— Begin —
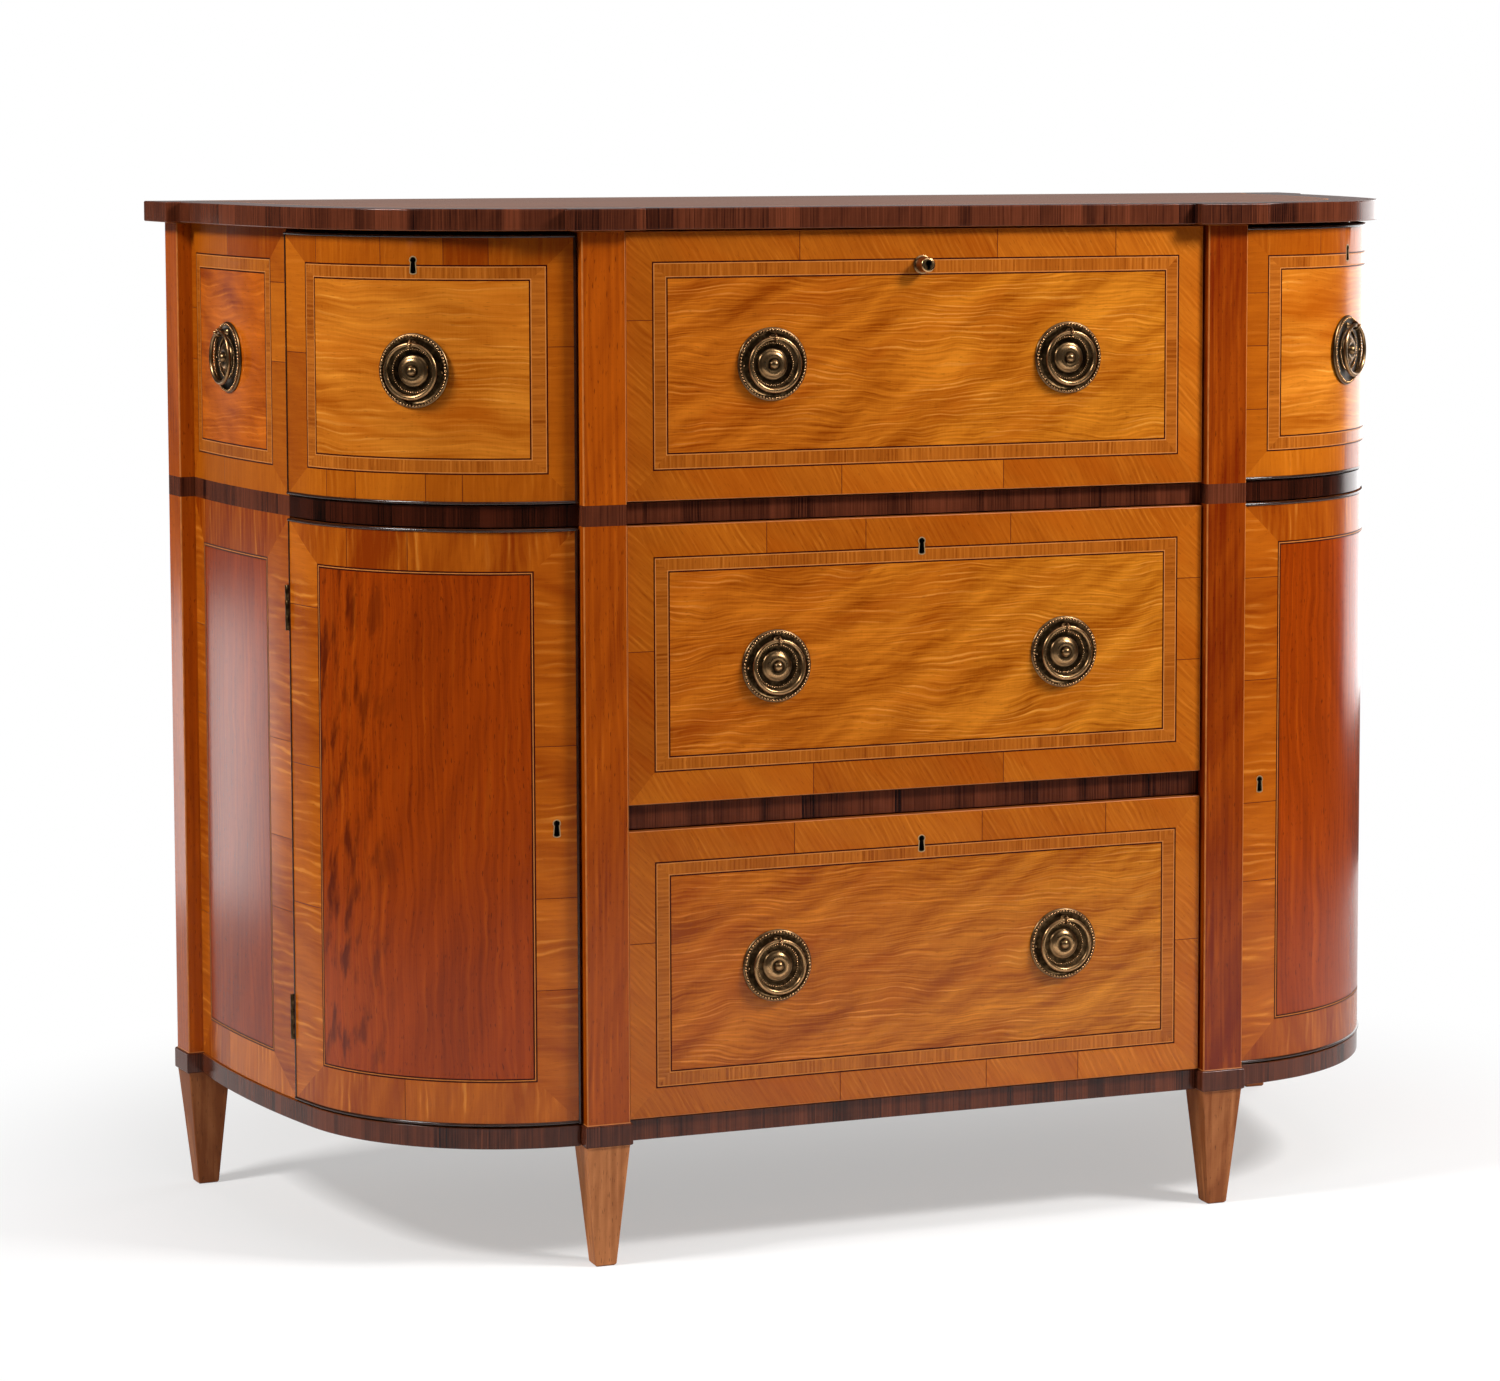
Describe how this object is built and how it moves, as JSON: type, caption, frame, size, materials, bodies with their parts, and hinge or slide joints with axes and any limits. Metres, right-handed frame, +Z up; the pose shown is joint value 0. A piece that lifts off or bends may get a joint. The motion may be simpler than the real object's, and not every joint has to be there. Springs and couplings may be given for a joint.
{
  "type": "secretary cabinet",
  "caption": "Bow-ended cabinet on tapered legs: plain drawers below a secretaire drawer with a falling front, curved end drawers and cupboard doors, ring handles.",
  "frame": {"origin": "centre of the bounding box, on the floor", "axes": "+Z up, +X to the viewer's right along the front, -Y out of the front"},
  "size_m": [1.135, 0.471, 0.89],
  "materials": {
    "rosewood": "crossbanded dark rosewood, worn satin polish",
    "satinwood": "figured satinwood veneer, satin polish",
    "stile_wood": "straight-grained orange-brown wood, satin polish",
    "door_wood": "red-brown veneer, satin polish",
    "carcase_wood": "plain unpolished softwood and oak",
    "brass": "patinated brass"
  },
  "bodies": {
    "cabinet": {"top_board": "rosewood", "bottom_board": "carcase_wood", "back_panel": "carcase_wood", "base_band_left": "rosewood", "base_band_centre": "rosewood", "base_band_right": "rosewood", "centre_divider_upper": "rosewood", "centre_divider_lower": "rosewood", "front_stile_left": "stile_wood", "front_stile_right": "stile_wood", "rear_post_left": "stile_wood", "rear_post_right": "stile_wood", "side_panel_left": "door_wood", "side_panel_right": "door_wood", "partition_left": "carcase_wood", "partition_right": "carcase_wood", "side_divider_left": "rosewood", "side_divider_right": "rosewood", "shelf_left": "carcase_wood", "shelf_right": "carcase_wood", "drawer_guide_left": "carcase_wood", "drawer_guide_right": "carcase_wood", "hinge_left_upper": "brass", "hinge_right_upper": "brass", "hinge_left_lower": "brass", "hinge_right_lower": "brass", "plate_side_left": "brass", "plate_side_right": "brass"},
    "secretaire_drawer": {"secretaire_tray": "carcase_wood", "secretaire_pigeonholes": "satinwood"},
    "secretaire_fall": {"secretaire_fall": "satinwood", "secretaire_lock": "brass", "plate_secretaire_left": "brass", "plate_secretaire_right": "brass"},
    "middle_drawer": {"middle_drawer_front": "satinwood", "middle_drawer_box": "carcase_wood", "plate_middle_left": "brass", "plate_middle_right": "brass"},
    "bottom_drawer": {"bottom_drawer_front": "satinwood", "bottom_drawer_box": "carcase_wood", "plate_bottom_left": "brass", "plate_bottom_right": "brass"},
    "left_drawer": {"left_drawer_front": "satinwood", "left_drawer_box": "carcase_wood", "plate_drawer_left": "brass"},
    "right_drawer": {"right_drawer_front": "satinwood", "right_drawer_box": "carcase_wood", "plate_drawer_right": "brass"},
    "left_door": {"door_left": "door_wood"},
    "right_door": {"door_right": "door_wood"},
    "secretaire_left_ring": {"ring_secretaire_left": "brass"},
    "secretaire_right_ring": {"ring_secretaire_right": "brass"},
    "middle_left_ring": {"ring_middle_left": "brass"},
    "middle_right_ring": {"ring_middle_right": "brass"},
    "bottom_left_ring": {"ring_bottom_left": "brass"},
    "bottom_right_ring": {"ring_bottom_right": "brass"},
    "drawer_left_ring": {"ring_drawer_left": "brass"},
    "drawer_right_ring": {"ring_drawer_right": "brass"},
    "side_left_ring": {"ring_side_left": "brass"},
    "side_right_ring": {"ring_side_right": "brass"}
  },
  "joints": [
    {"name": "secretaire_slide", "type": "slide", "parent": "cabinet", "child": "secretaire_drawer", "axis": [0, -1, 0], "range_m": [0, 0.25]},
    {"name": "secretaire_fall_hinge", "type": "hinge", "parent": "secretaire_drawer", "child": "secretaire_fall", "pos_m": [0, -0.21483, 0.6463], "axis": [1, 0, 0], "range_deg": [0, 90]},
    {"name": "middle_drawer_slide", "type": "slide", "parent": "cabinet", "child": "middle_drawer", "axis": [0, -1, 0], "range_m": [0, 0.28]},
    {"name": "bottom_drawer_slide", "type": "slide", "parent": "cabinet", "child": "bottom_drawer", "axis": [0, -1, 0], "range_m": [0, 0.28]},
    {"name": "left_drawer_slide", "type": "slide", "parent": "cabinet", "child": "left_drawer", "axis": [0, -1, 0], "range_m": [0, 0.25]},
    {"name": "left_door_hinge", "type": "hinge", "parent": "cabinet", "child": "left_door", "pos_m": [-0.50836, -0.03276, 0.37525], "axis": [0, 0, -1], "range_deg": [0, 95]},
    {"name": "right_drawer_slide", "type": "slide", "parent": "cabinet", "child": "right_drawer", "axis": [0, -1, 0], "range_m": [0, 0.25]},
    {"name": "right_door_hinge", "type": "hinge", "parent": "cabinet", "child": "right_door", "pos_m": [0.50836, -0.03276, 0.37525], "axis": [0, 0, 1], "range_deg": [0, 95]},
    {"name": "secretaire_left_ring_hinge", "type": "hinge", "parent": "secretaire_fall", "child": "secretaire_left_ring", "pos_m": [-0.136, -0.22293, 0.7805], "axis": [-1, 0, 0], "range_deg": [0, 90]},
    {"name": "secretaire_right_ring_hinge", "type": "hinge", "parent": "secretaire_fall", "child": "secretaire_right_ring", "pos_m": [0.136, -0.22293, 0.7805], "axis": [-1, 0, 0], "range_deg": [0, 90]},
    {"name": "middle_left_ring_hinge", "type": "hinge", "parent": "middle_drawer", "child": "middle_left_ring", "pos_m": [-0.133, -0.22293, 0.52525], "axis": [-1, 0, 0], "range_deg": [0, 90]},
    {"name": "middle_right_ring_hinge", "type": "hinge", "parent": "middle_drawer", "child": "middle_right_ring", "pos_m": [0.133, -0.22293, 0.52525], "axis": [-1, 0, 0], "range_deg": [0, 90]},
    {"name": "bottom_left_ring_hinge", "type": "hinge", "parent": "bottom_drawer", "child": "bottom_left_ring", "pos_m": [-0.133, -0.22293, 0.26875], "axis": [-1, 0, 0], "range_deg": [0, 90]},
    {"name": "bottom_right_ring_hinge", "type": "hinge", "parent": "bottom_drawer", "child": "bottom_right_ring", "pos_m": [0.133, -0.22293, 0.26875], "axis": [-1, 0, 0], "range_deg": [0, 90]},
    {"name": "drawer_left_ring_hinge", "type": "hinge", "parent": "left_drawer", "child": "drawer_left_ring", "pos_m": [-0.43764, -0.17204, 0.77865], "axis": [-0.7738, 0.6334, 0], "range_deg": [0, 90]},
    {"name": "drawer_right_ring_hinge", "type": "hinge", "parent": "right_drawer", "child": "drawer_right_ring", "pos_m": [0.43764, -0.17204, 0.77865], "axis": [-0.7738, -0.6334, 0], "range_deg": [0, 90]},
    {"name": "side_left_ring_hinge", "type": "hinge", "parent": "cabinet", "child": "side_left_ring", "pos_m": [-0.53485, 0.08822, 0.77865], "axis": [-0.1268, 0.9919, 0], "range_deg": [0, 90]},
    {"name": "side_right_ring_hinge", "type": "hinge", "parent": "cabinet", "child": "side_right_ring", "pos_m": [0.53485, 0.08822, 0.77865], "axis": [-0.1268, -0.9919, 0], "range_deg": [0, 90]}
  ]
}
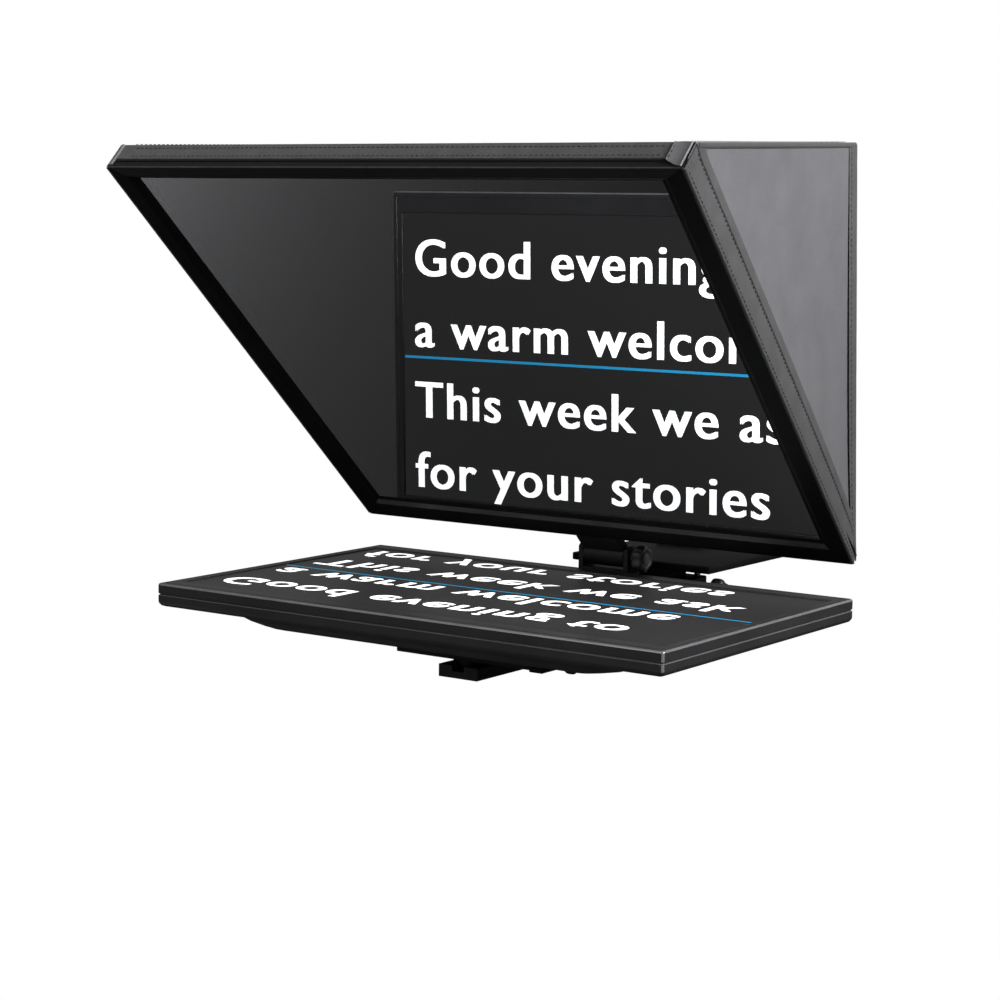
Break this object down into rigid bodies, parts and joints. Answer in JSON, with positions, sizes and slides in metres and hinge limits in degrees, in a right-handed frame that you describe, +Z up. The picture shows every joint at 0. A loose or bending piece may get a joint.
— End —
▸ Required work
Each record above should be returned exactly as it appears.

▸ Correct response
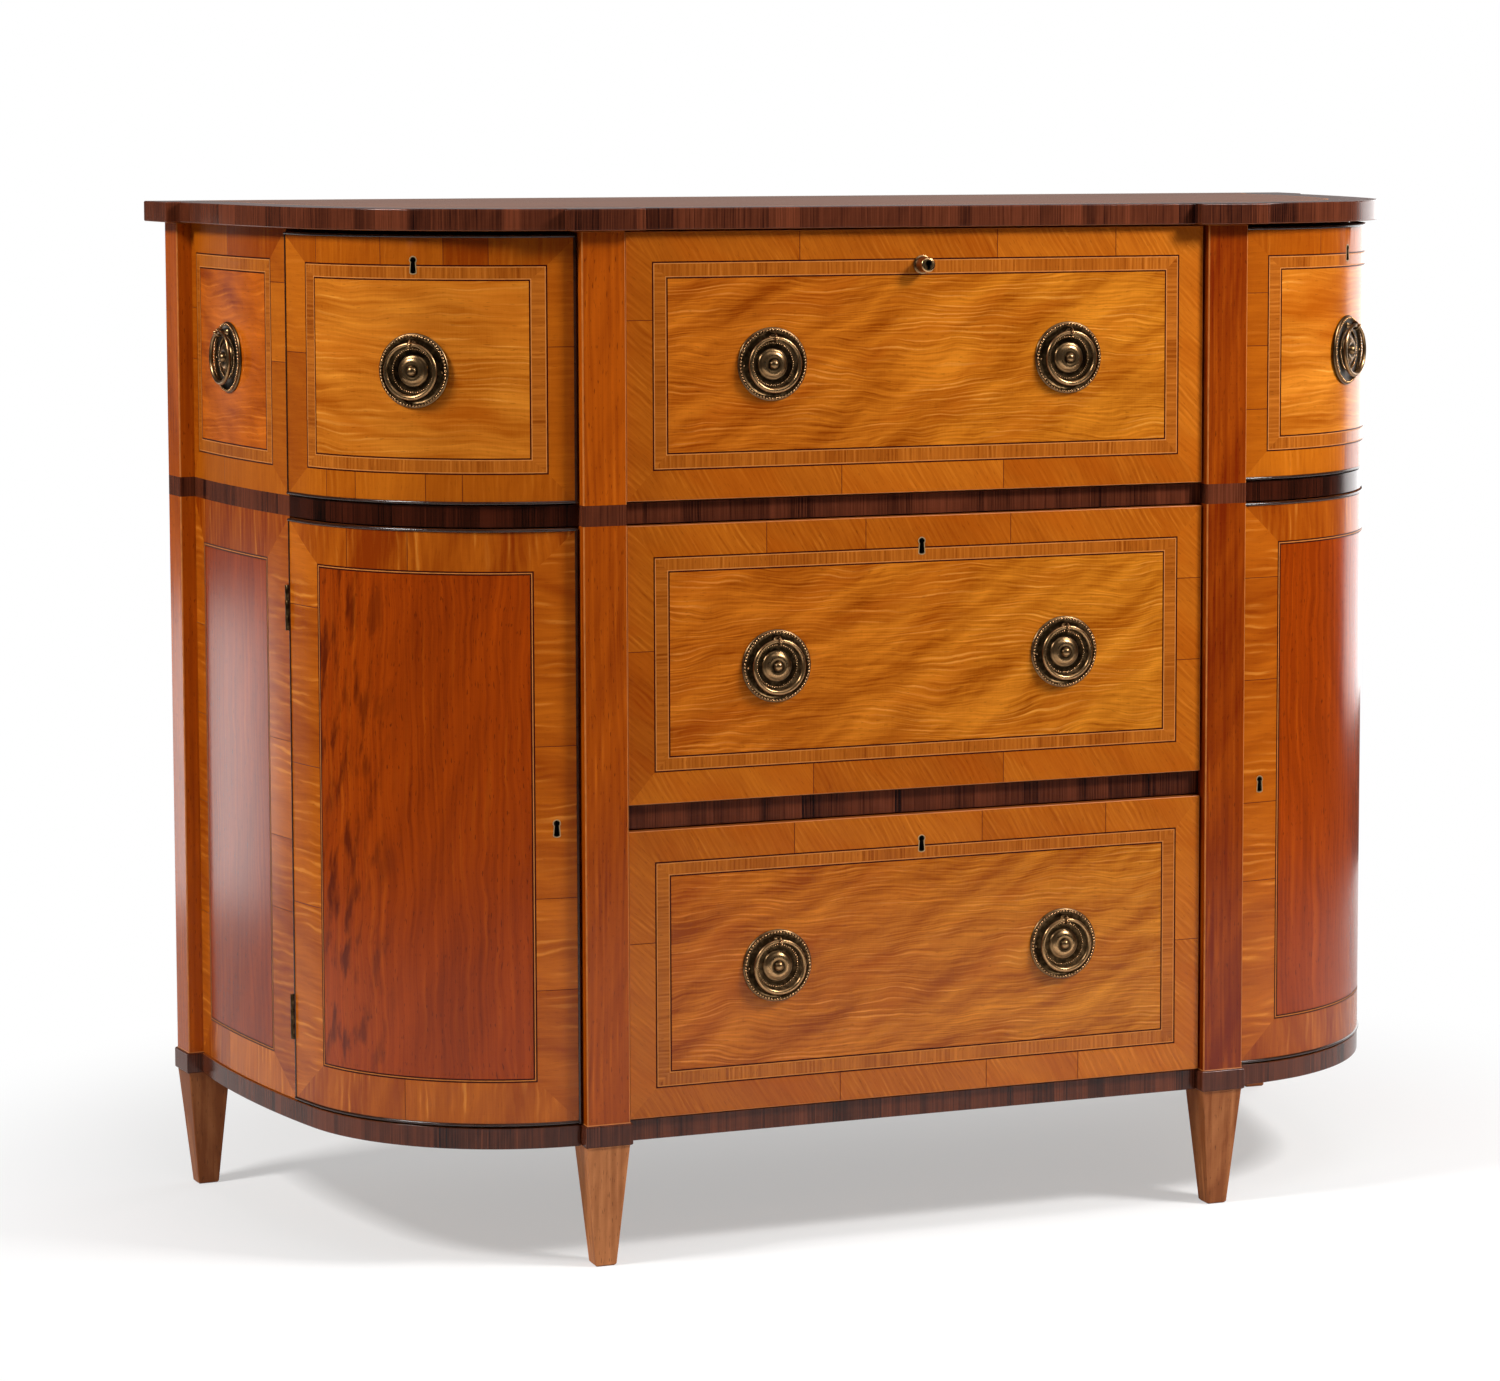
Describe how this object is built and how it moves, as JSON: type, caption, frame, size, materials, bodies with their parts, and hinge or slide joints with axes and any limits. Metres, right-handed frame, +Z up; the pose shown is joint value 0. A piece that lifts off or bends may get a joint. The motion may be simpler than the real object's, and not every joint has to be there. Springs and couplings may be given for a joint.
{
  "type": "secretary cabinet",
  "caption": "Bow-ended cabinet on tapered legs: plain drawers below a secretaire drawer with a falling front, curved end drawers and cupboard doors, ring handles.",
  "frame": {"origin": "centre of the bounding box, on the floor", "axes": "+Z up, +X to the viewer's right along the front, -Y out of the front"},
  "size_m": [1.135, 0.471, 0.89],
  "materials": {
    "rosewood": "crossbanded dark rosewood, worn satin polish",
    "satinwood": "figured satinwood veneer, satin polish",
    "stile_wood": "straight-grained orange-brown wood, satin polish",
    "door_wood": "red-brown veneer, satin polish",
    "carcase_wood": "plain unpolished softwood and oak",
    "brass": "patinated brass"
  },
  "bodies": {
    "cabinet": {"top_board": "rosewood", "bottom_board": "carcase_wood", "back_panel": "carcase_wood", "base_band_left": "rosewood", "base_band_centre": "rosewood", "base_band_right": "rosewood", "centre_divider_upper": "rosewood", "centre_divider_lower": "rosewood", "front_stile_left": "stile_wood", "front_stile_right": "stile_wood", "rear_post_left": "stile_wood", "rear_post_right": "stile_wood", "side_panel_left": "door_wood", "side_panel_right": "door_wood", "partition_left": "carcase_wood", "partition_right": "carcase_wood", "side_divider_left": "rosewood", "side_divider_right": "rosewood", "shelf_left": "carcase_wood", "shelf_right": "carcase_wood", "drawer_guide_left": "carcase_wood", "drawer_guide_right": "carcase_wood", "hinge_left_upper": "brass", "hinge_right_upper": "brass", "hinge_left_lower": "brass", "hinge_right_lower": "brass", "plate_side_left": "brass", "plate_side_right": "brass"},
    "secretaire_drawer": {"secretaire_tray": "carcase_wood", "secretaire_pigeonholes": "satinwood"},
    "secretaire_fall": {"secretaire_fall": "satinwood", "secretaire_lock": "brass", "plate_secretaire_left": "brass", "plate_secretaire_right": "brass"},
    "middle_drawer": {"middle_drawer_front": "satinwood", "middle_drawer_box": "carcase_wood", "plate_middle_left": "brass", "plate_middle_right": "brass"},
    "bottom_drawer": {"bottom_drawer_front": "satinwood", "bottom_drawer_box": "carcase_wood", "plate_bottom_left": "brass", "plate_bottom_right": "brass"},
    "left_drawer": {"left_drawer_front": "satinwood", "left_drawer_box": "carcase_wood", "plate_drawer_left": "brass"},
    "right_drawer": {"right_drawer_front": "satinwood", "right_drawer_box": "carcase_wood", "plate_drawer_right": "brass"},
    "left_door": {"door_left": "door_wood"},
    "right_door": {"door_right": "door_wood"},
    "secretaire_left_ring": {"ring_secretaire_left": "brass"},
    "secretaire_right_ring": {"ring_secretaire_right": "brass"},
    "middle_left_ring": {"ring_middle_left": "brass"},
    "middle_right_ring": {"ring_middle_right": "brass"},
    "bottom_left_ring": {"ring_bottom_left": "brass"},
    "bottom_right_ring": {"ring_bottom_right": "brass"},
    "drawer_left_ring": {"ring_drawer_left": "brass"},
    "drawer_right_ring": {"ring_drawer_right": "brass"},
    "side_left_ring": {"ring_side_left": "brass"},
    "side_right_ring": {"ring_side_right": "brass"}
  },
  "joints": [
    {"name": "secretaire_slide", "type": "slide", "parent": "cabinet", "child": "secretaire_drawer", "axis": [0, -1, 0], "range_m": [0, 0.25]},
    {"name": "secretaire_fall_hinge", "type": "hinge", "parent": "secretaire_drawer", "child": "secretaire_fall", "pos_m": [0, -0.21483, 0.6463], "axis": [1, 0, 0], "range_deg": [0, 90]},
    {"name": "middle_drawer_slide", "type": "slide", "parent": "cabinet", "child": "middle_drawer", "axis": [0, -1, 0], "range_m": [0, 0.28]},
    {"name": "bottom_drawer_slide", "type": "slide", "parent": "cabinet", "child": "bottom_drawer", "axis": [0, -1, 0], "range_m": [0, 0.28]},
    {"name": "left_drawer_slide", "type": "slide", "parent": "cabinet", "child": "left_drawer", "axis": [0, -1, 0], "range_m": [0, 0.25]},
    {"name": "left_door_hinge", "type": "hinge", "parent": "cabinet", "child": "left_door", "pos_m": [-0.50836, -0.03276, 0.37525], "axis": [0, 0, -1], "range_deg": [0, 95]},
    {"name": "right_drawer_slide", "type": "slide", "parent": "cabinet", "child": "right_drawer", "axis": [0, -1, 0], "range_m": [0, 0.25]},
    {"name": "right_door_hinge", "type": "hinge", "parent": "cabinet", "child": "right_door", "pos_m": [0.50836, -0.03276, 0.37525], "axis": [0, 0, 1], "range_deg": [0, 95]},
    {"name": "secretaire_left_ring_hinge", "type": "hinge", "parent": "secretaire_fall", "child": "secretaire_left_ring", "pos_m": [-0.136, -0.22293, 0.7805], "axis": [-1, 0, 0], "range_deg": [0, 90]},
    {"name": "secretaire_right_ring_hinge", "type": "hinge", "parent": "secretaire_fall", "child": "secretaire_right_ring", "pos_m": [0.136, -0.22293, 0.7805], "axis": [-1, 0, 0], "range_deg": [0, 90]},
    {"name": "middle_left_ring_hinge", "type": "hinge", "parent": "middle_drawer", "child": "middle_left_ring", "pos_m": [-0.133, -0.22293, 0.52525], "axis": [-1, 0, 0], "range_deg": [0, 90]},
    {"name": "middle_right_ring_hinge", "type": "hinge", "parent": "middle_drawer", "child": "middle_right_ring", "pos_m": [0.133, -0.22293, 0.52525], "axis": [-1, 0, 0], "range_deg": [0, 90]},
    {"name": "bottom_left_ring_hinge", "type": "hinge", "parent": "bottom_drawer", "child": "bottom_left_ring", "pos_m": [-0.133, -0.22293, 0.26875], "axis": [-1, 0, 0], "range_deg": [0, 90]},
    {"name": "bottom_right_ring_hinge", "type": "hinge", "parent": "bottom_drawer", "child": "bottom_right_ring", "pos_m": [0.133, -0.22293, 0.26875], "axis": [-1, 0, 0], "range_deg": [0, 90]},
    {"name": "drawer_left_ring_hinge", "type": "hinge", "parent": "left_drawer", "child": "drawer_left_ring", "pos_m": [-0.43764, -0.17204, 0.77865], "axis": [-0.7738, 0.6334, 0], "range_deg": [0, 90]},
    {"name": "drawer_right_ring_hinge", "type": "hinge", "parent": "right_drawer", "child": "drawer_right_ring", "pos_m": [0.43764, -0.17204, 0.77865], "axis": [-0.7738, -0.6334, 0], "range_deg": [0, 90]},
    {"name": "side_left_ring_hinge", "type": "hinge", "parent": "cabinet", "child": "side_left_ring", "pos_m": [-0.53485, 0.08822, 0.77865], "axis": [-0.1268, 0.9919, 0], "range_deg": [0, 90]},
    {"name": "side_right_ring_hinge", "type": "hinge", "parent": "cabinet", "child": "side_right_ring", "pos_m": [0.53485, 0.08822, 0.77865], "axis": [-0.1268, -0.9919, 0], "range_deg": [0, 90]}
  ]
}
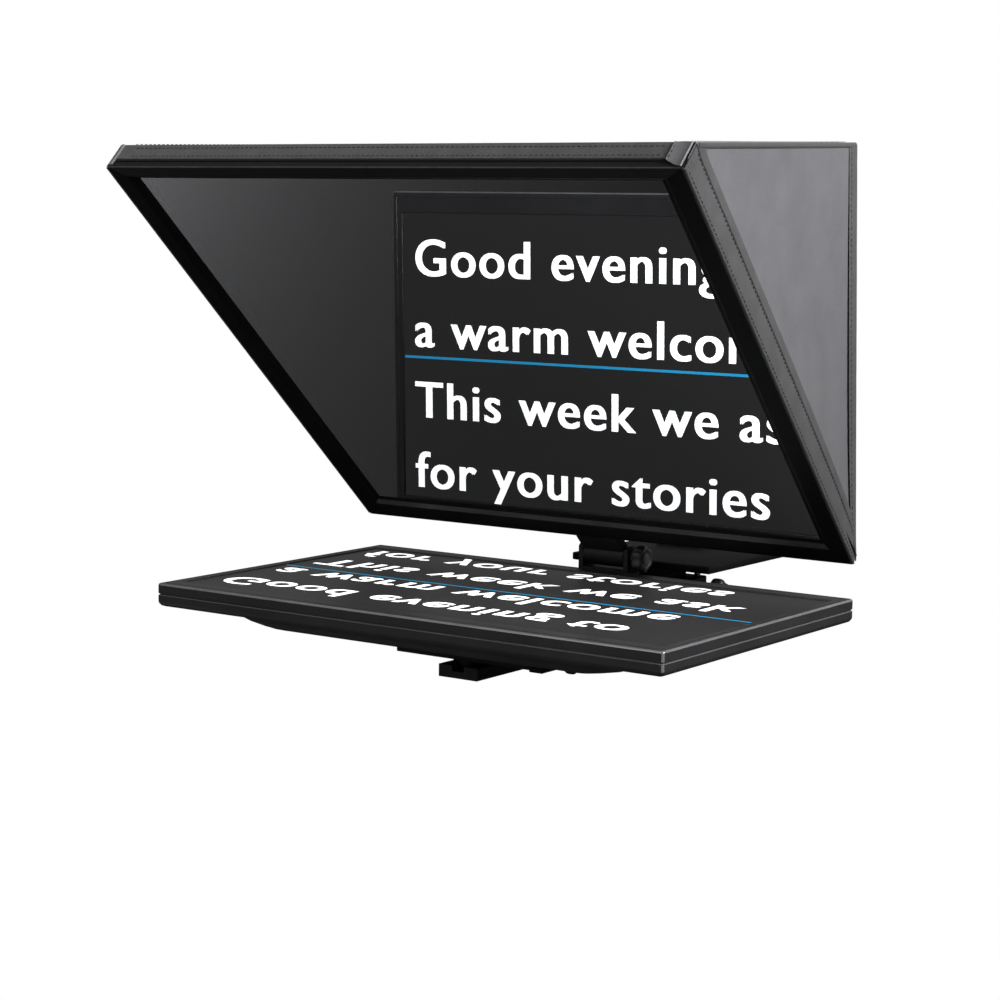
Break this object down into rigid bodies, parts and joints. Answer in JSON, with positions, sizes and slides in metres and hinge limits in degrees, in a right-handed frame that you describe, +Z up. The picture shows every joint at 0. A loose or bending piece may get a joint.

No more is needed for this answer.